# [Aim]
What is wanted is an exact restatement of the lines from the one with "if part.TypeId in" through the one with "from mathutils import Matrix, Vector", both included, and of no other lines.

# [Source excerpt]
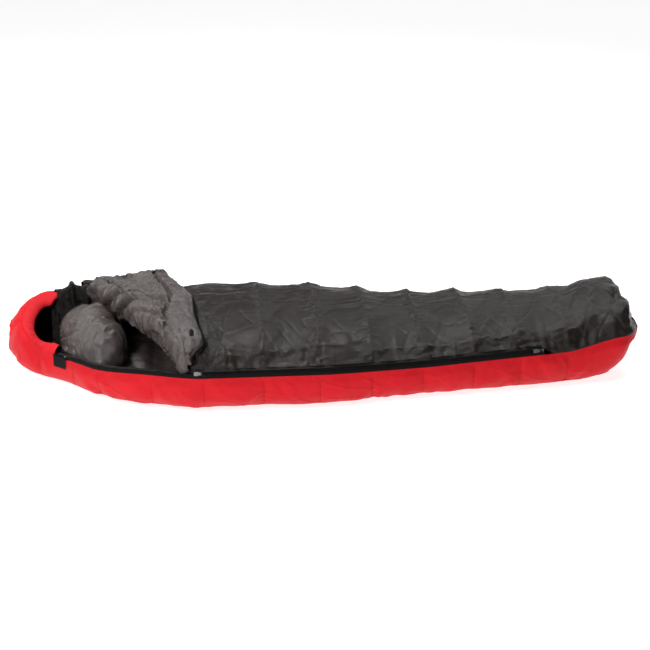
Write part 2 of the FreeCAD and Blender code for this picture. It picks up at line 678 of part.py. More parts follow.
def slider(name, place, run):
    """A zip slider: plates joined by a web through the slit, a bridge, a pull link and a puller."""
    start, end = (zip_middle(x) for x in run)
    frame = frame_at(zip_middle(place), end - start, ZIP_OUT)
    half_long, half_wide = "Sizes.slider_long / 2", "Sizes.slider_wide / 2"
    body = new_body(f"{name}_slider_body", frame)
    sketch = sketch_at(body, "Sizes.plate_low")
    rectangle(sketch, f"-{half_long}", half_long, f"-{half_wide}", half_wide)
    pad(body, sketch, "Sizes.plate_thick")
    sketch = sketch_at(body, "Sizes.plate_low + Sizes.plate_thick / 2")
    rectangle(sketch, f"-{half_long}", f"-{half_long} + Sizes.post_long", "-Sizes.post_wide / 2",
              "Sizes.post_wide / 2")
    pad(body, sketch, "Sizes.slider_gap + Sizes.plate_thick")
    top = "Sizes.plate_low + Sizes.plate_thick + Sizes.slider_gap"
    sketch = sketch_at(body, top)
    rectangle(sketch, f"-{half_long}", half_long, f"-{half_wide}", half_wide)
    pad(body, sketch, "Sizes.plate_thick")
    for low, high in ((f"-{half_wide}", f"-{half_wide} + Sizes.flange_wide"),
                      (f"{half_wide} - Sizes.flange_wide", half_wide)):
        sketch = sketch_at(body, f"{top} - Sizes.flange_high")
        rectangle(sketch, f"-{half_long}", half_long, low, high)
        pad(body, sketch, "Sizes.flange_high + Sizes.plate_thick / 2")

    face = f"{top} + Sizes.plate_thick"
    body = new_body(f"{name}_slider_bridge", frame)
    sketch = sketch_at(body, face)
    rectangle(sketch, "-Sizes.bridge_long / 2", "Sizes.bridge_long / 2", "-Sizes.bridge_wide / 2",
              "Sizes.bridge_wide / 2")
    pad(body, sketch, "Sizes.bridge_high")
    sketch = sketch_at(body, f"{face} + Sizes.bridge_high - Sizes.wire")
    rectangle(sketch, "-Sizes.bridge_long / 2 + Sizes.wire", "Sizes.bridge_long / 2 - Sizes.wire",
              "-Sizes.bridge_wide", "Sizes.bridge_wide")
    pocket(body, sketch, "Sizes.bridge_high - Sizes.wire")

    lift = f"{face} + Sizes.link_lift"
    body = new_body(f"{name}_pull_link", frame)
    sketch = sketch_at(body, lift)
    rectangle(sketch, "-Sizes.wire / 2", "Sizes.link_long + Sizes.link_hole", "-Sizes.link_wide / 2",
              "Sizes.link_wide / 2")
    pad(body, sketch, "Sizes.wire")
    sketch = sketch_at(body, lift)
    rectangle(sketch, "Sizes.wire / 2", "Sizes.bridge_long / 2 + Sizes.wire", "-Sizes.link_window / 2",
              "Sizes.link_window / 2")
    pocket(body, sketch)
    sketch = sketch_at(body, lift)
    circle(sketch, "Sizes.link_long", "0", "Sizes.link_hole")
    pocket(body, sketch)

    turn = FreeCAD.Placement(V(size("link_long"), 0, 0), FreeCAD.Rotation(Z_UP, size("puller_turn")))
    body = new_body(f"{name}_puller", frame * turn)
    over = f"{lift} + Sizes.wire + 0.3"
    sketch = sketch_at(body, over)
    rectangle(sketch, "-Sizes.puller_wide / 2", "Sizes.puller_wide / 2", "-Sizes.puller_wide / 2",
              "Sizes.puller_long")
    pad(body, sketch, "Sizes.puller_thick")
    sketch = sketch_at(body, f"{over} - Sizes.wire")
    circle(sketch, "0", "0", "Sizes.puller_pin")
    pad(body, sketch, "Sizes.wire + Sizes.puller_thick / 2")
    sketch = sketch_at(body, over)
    circle(sketch, "0", "Sizes.puller_long - Sizes.puller_hole", "Sizes.puller_hole")
    pocket(body, sketch)


def cord_lock(name, foot):
    """A spring cord lock: a barrel with a cross hole, a button that slides in its bore, and a spring."""
    frame = FreeCAD.Placement(foot, FreeCAD.Rotation())
    body = new_body(f"{name}_lock_barrel", frame)
    sketch = sketch_at(body, "0")
    circle(sketch, "0", "0", "Sizes.lock_wide")
    pad(body, sketch, "Sizes.lock_high")
    sketch = sketch_at(body, "Sizes.lock_high")
    circle(sketch, "0", "0", "Sizes.lock_bore")
    pocket(body, sketch, "Sizes.lock_high - Sizes.lock_floor")
    sketch = sketch_at(body, "0", "XZ_Plane")
    circle(sketch, "0", "Sizes.lock_high * 0.72", "Sizes.cord_hole")
    pocket(body, sketch)

    rest = "Sizes.lock_floor + Sizes.spring_high + 0.3"
    body = new_body(f"{name}_lock_button", frame)
    sketch = sketch_at(body, rest)
    circle(sketch, "0", "0", "Sizes.button_wide")
    pad(body, sketch, "Sizes.button_long")
    sketch = sketch_at(body, "0", "XZ_Plane")
    circle(sketch, "0", "Sizes.lock_high * 0.72 + 3", "Sizes.cord_hole")
    pocket(body, sketch)

    wire, high, turns = size("spring_wire"), size("spring_high"), 3.5
    across = (size("spring_wide") - wire) / 2
    wires = []
    for k in range(57):
        turn = 2 * math.pi * turns * k / 56
        out = V(math.cos(turn), math.sin(turn), 0)
        centre = out * across + Z_UP * ((high - wire) * k / 56)
        points = [centre + (out * math.cos(t) + Z_UP * math.sin(t)) * (wire / 2)
                  for t in [math.pi * i / 4 for i in range(8)]]
        wires.append(Part.makePolygon(points + points[:1]))
    lift = V(0, 0, size("lock_floor") + wire / 2 + 0.1)
    show(f"{name}_lock_spring", loft(wires), FreeCAD.Placement(foot + lift, FreeCAD.Rotation()))


# ---------------------------------------------------------------------------------------------
# Zip tab, hood rim and lower draft collar
# ---------------------------------------------------------------------------------------------


def patch_on_side(low, high, out_from, out_to):
    """A plate that follows the near side of the bag between two heights, at a distance out from it."""
    wires = []
    for k in range(5):
        place = size("tab_head") + (size("tab_foot") - size("tab_head")) * k / 4
        points = ring(place, place)
        row = stretch(points, crossing(points, low, NEAR_FLOOR, CROWN), crossing(points, high, NEAR_FLOOR, CROWN), 5)
        wires.append(band_wire([curve_through(sunk(row, -out_to))], [curve_through(sunk(row, -out_from))]))
    return loft(wires)


def zip_tab():
    """The closing tab at the zip's head end, with its two patches."""
    low, high, patch, thick = size("tab_low"), size("tab_high"), size("patch_thick"), size("tab_thick")
    face = size("tab_clear")
    show("tab_loop_patch", patch_on_side(low + 4, high - 8, face, face + patch))
    face += patch + 0.4
    show("tab_hook_patch", patch_on_side(low + 4, high - 8, face, face + patch))
    face += patch
    show("zip_tab_strap", patch_on_side(low, high, face, face + thick))


def hood_rim():
    """The stuffed tube sewn round the hood's opening."""
    path = rim_path()
    wires = []
    for i, centre in enumerate(path):
        along = path[min(i + 1, len(path) - 1)] - path[max(i - 1, 0)]
        out = along.cross(Z_UP).normalize() * (size("channel_wide") / 2)
        up = out.cross(along).normalize() * (size("channel_wide") / 2)
        turns = [math.pi * k / 6 for k in range(12)]
        points = [centre + out * math.cos(t) + up * math.sin(t) for t in turns]
        wires.append(Part.makePolygon(points + points[:1]))
    show("hood_rim_channel", loft(wires))


def lower_collar():
    """The stuffed roll across the neck, lying on the bottom liner."""
    wires = []
    for name, *_ in COLLAR_ROWS:
        across, middle, reach, low, top = (size(f"{name}_{q}") for q in COLLAR_QUANTITIES)
        turns = [math.pi * k / 8 for k in range(17)]
        oval = [V(middle + reach * math.cos(t), across, (low + top) / 2 + (top - low) / 2 * math.sin(t))
                for t in turns]
        wires.append(Part.Wire([curve_through(oval[:9]), curve_through(oval[8:])]))
    show("lower_draft_collar", Part.makeLoft(wires, True, False))


# ---------------------------------------------------------------------------------------------
# Folded-back flap
# ---------------------------------------------------------------------------------------------

FLAP_YS = [size(q) for q in ("flap_low_y", "flap_first_y", "flap_second_y", "flap_far_y")]


def flap_row(share, start_y, end_y, lift, beyond=0, count=25):
    """Points over the top panel between two Ys. share runs from the fold to the free edge, and lift from the
    flap's underside to its top. beyond moves the row further from the fold by a plain distance."""
    near_x = size("fold_near") + size("flap_near_reach") * share + beyond
    far_x = size("fold_far") + size("flap_far_reach") * share + beyond
    points = ring(near_x, far_x)
    start = crossing(points, start_y, NEAR_MIDDLE, FAR_MIDDLE, "y")
    end = crossing(points, end_y, NEAR_MIDDLE, FAR_MIDDLE, "y")
    low_y, span = size("flap_low_y"), 140
    found = []
    for point, inward in stretch(points, start, end, count):
        fullness = math.sin(math.pi / 2 * min(max((point.y - low_y) / span, 0), 1))
        thick = size("flap_thin") + (size("flap_thick") - size("flap_thin")) * fullness
        found.append(point - inward * (size("flap_gap") + size("puff") + thick * lift))
    return found


def flap_slab(rows, start_y, end_y):
    """A slab of the flap through rows of: share of its reach, low and high share of its thickness, and any
    plain distance beyond that."""
    wires = []
    for share, low, high, *beyond in rows:
        top = curve_through(flap_row(share, start_y, end_y, high, *beyond))
        under = curve_through(flap_row(share, start_y, end_y, low, *beyond))
        wires.append(band_wire([top], [under]))
    return loft(wires)


def flap():
    """The part of the top panel that is folded back: its shell is underneath and its liner on top."""
    ends, band = (FLAP_YS[0], FLAP_YS[-1]), size("band_from")
    skin = CLOTH / size("flap_thick")
    show("flap_outer_shell", flap_slab([(0, 0, skin), (band, 0, skin), (1, 0, skin)], *ends))
    rows = [(0, 0.86), (band / 2, 1.0), (band, 0.84)]
    inner = [(share, skin + 0.05, top - 0.03) for share, top in rows]
    show("flap_fill_chambers", group([flap_slab(inner, a, b) for a, b in zip(FLAP_YS, FLAP_YS[1:])]))
    show("flap_liner", flap_slab([(share, top, top + skin) for share, top in rows], *ends))
    show("flap_fold_facing", flap_slab([(0, 0.02, 0.86 + skin, -CLOTH), (0, 0.02, 0.86 + skin)], *ends))
    tube = [(band, 0.62), (band + 0.08, 0.92), ((band + 1) / 2, 1.06), (0.94, 0.9), (1.0, 0.5)]
    show("flap_draft_tube", flap_slab([(share, skin, top) for share, top in tube], *ends))
    gather = [(band - 0.03, 1.05), (band, 1.12), (band + 0.03, 1.05)]
    show("flap_gathered_channel", flap_slab([(share, 1.0, top) for share, top in gather], *ends))
    tape = size("tape_thick") / size("flap_thick")
    show("flap_zip_tape", flap_slab([(1, 0, tape), (1, 0, tape, size("edge_tape"))], *ends))
    coil = [(1, tape, tape + 0.07, size("edge_tape") - wide) for wide in (size("coil_wide"), 0)]
    show("flap_zip_coil", flap_slab(coil, *ends))


bottom_panel()
top_panel()
hood()
foot_box()
zip_chain()
slider("head", size("head_slider_at"), HEAD_RUN)
slider("foot", size("foot_slider_at"), FOOT_RUN)
zip_tab()
hood_rim()
lower_collar()
flap()
doc.recompute()
corner = flap_row(size("band_from") + 0.05, -300, -280, 1.0)[0]
cord_lock("collar", corner + V(0, 0, 8))
hood_lock = V(size("hood_lock_x"), size("hood_lock_y"), size("hood_lock_z"))
cord_lock("hood", hood_lock)
anchor = size("hood_anchor")
show("hood_lock_anchor", Part.makeBox(8, anchor, size("anchor_thick"),
                                      hood_lock + V(-4, -size("lock_wide") / 2 - anchor - 0.05, 9.5)))

# ---------------------------------------------------------------------------------------------
# Checks and export
# ---------------------------------------------------------------------------------------------

doc.recompute()
os.makedirs("parts", exist_ok=True)
for old in os.listdir("parts"):
    os.remove(os.path.join("parts", old))
for part in doc.Objects:
    if {"Invalid", "Error"} & set(part.State):
        raise RuntimeError(f"{part.Label} failed: {part.State}")
    if part.TypeId in ("Part::Feature", "PartDesign::Body"):
        shape = part.Shape
        if shape.isNull() or not shape.isValid() or not shape.Solids:
            raise RuntimeError(f"{part.Label} has no valid solid")
        print(f"{part.Label}: {len(shape.Solids)} solids, {len(shape.Faces)} faces, {shape.Volume / 1e6:.3f} litres")
        shape.exportStep(f"parts/{part.Label}.step")
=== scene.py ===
"""Looks of the mummy sleeping bag: cloth skins, padding, zip, trims, materials, light and camera.

The bag lies along X with its hood at low X, its zip on the near side at low Y, and the ground at Z 0.
Every skin is a grid of points on the bag's outline, so neighbouring pieces share their edges. Metres.
"""

import math

import bpy
import numpy as np
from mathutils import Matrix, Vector


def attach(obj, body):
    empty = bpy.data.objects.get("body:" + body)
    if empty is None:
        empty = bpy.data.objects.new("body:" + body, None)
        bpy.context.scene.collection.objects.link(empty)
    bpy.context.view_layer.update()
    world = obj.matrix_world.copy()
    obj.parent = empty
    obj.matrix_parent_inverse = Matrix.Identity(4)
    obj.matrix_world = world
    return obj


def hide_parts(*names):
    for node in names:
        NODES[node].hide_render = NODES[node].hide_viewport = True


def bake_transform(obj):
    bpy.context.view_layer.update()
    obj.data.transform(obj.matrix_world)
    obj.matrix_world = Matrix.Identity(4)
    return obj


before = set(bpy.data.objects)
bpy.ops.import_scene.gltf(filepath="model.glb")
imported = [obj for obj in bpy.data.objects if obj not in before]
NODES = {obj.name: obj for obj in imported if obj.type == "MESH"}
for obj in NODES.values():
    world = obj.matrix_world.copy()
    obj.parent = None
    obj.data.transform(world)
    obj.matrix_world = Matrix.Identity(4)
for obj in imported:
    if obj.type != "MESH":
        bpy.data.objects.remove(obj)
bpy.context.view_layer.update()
SCENE = bpy.context.scene

# ---------------------------------------------------------------------------------------------
# The bag's outline
# ---------------------------------------------------------------------------------------------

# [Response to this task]
    if part.TypeId in ("Part::Feature", "PartDesign::Body"):
        shape = part.Shape
        if shape.isNull() or not shape.isValid() or not shape.Solids:
            raise RuntimeError(f"{part.Label} has no valid solid")
        print(f"{part.Label}: {len(shape.Solids)} solids, {len(shape.Faces)} faces, {shape.Volume / 1e6:.3f} litres")
        shape.exportStep(f"parts/{part.Label}.step")
=== scene.py ===
"""Looks of the mummy sleeping bag: cloth skins, padding, zip, trims, materials, light and camera.

The bag lies along X with its hood at low X, its zip on the near side at low Y, and the ground at Z 0.
Every skin is a grid of points on the bag's outline, so neighbouring pieces share their edges. Metres.
"""

import math

import bpy
import numpy as np
from mathutils import Matrix, Vector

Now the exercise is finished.